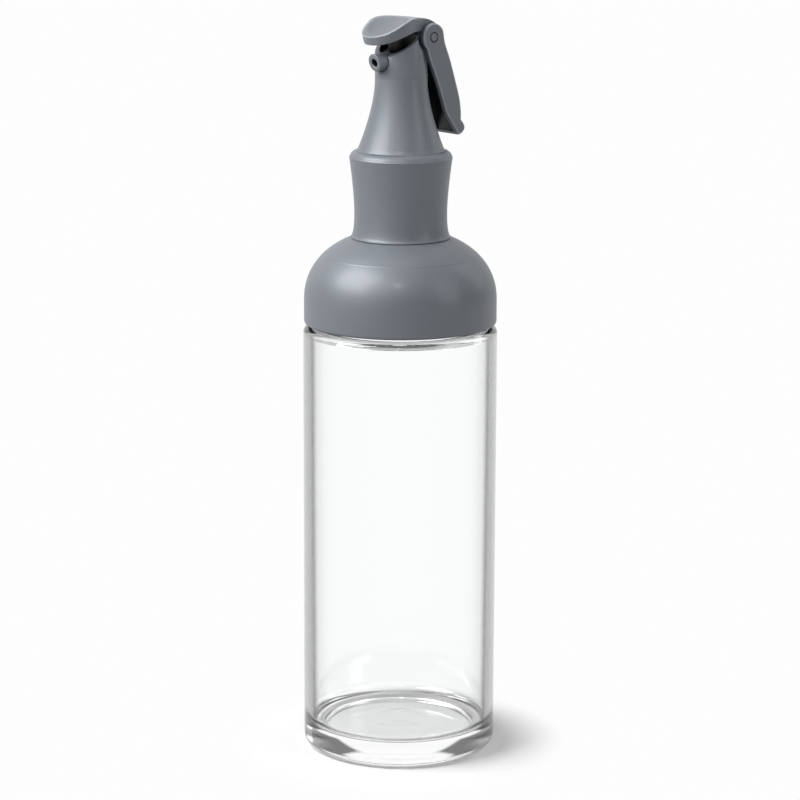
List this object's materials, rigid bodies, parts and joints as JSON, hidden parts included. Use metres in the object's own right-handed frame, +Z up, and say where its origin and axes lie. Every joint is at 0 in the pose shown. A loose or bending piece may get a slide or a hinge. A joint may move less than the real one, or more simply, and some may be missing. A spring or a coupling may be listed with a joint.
{
  "type": "oil dispenser bottle",
  "caption": "Clear glass oil bottle with a domed screw cap, a waisted collar, a flared pouring neck with a nozzle, and a sprung flip lid worked by a squeeze lever.",
  "frame": {"origin": "middle of the bottle's foot, on the surface it stands on", "axes": "+Z up the bottle, -Y the way the nozzle points, +Y the lever's side, X along the hinge pin"},
  "size_m": [0.07, 0.07, 0.2674],
  "materials": {
    "clear_glass": "clear, polished",
    "grey_plastic": "satin, fine grain",
    "liner_plastic": "natural, slightly cloudy",
    "gasket_rubber": "soft white",
    "seal_rubber": "soft black",
    "spring_steel": "drawn wire"
  },
  "bodies": {
    "bottle": {"glass_bottle": "clear_glass"},
    "cap_seal": {"bottle_gasket": "gasket_rubber"},
    "cap": {"dome_cap": "grey_plastic", "cap_liner": "liner_plastic", "chimney_seal": "seal_rubber", "neck_collar": "grey_plastic", "pour_neck": "grey_plastic", "spout_insert": "grey_plastic", "vent_tube": "liner_plastic", "hinge_pin": "grey_plastic", "torsion_spring": "spring_steel"},
    "lever": {"squeeze_lever": "grey_plastic"},
    "lid": {"pour_lid": "grey_plastic", "lid_stopper": "seal_rubber"}
  },
  "joints": [
    {"name": "cap_lift", "type": "slide", "parent": "bottle", "child": "cap_seal", "axis": [0, 0, 1], "range_m": [0, 0.006]},
    {"name": "cap_twist", "type": "hinge", "parent": "cap_seal", "child": "cap", "pos_m": [0, 0, 0.1713], "axis": [0, 0, 1], "range_deg": [0, 540]},
    {"name": "lever_squeeze", "type": "hinge", "parent": "cap", "child": "lever", "pos_m": [0, 0.00944, 0.26013], "axis": [-1, 0, 0], "range_deg": [0, 7], "stiffness_Nm_per_rad": 0.05, "springref_deg": -34.38},
    {"name": "lid_flip", "type": "hinge", "parent": "lever", "child": "lid", "pos_m": [0, 0.00944, 0.26013], "axis": [-1, 0, 0], "range_deg": [0, 55], "stiffness_Nm_per_rad": 0.01, "springref_deg": -57.3}
  ],
  "couplings": [
    {"joint": "cap_lift", "follows": "cap_twist", "m_per_rad": 0.00063662}
  ]
}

* **Stated exercise**: Go through the material line by line. Show each line that contains the string "bodies".

* **Answer below**:
List this object's materials, rigid bodies, parts and joints as JSON, hidden parts included. Use metres in the object's own right-handed frame, +Z up, and say where its origin and axes lie. Every joint is at 0 in the pose shown. A loose or bending piece may get a slide or a hinge. A joint may move less than the real one, or more simply, and some may be missing. A spring or a coupling may be listed with a joint.
  "bodies": {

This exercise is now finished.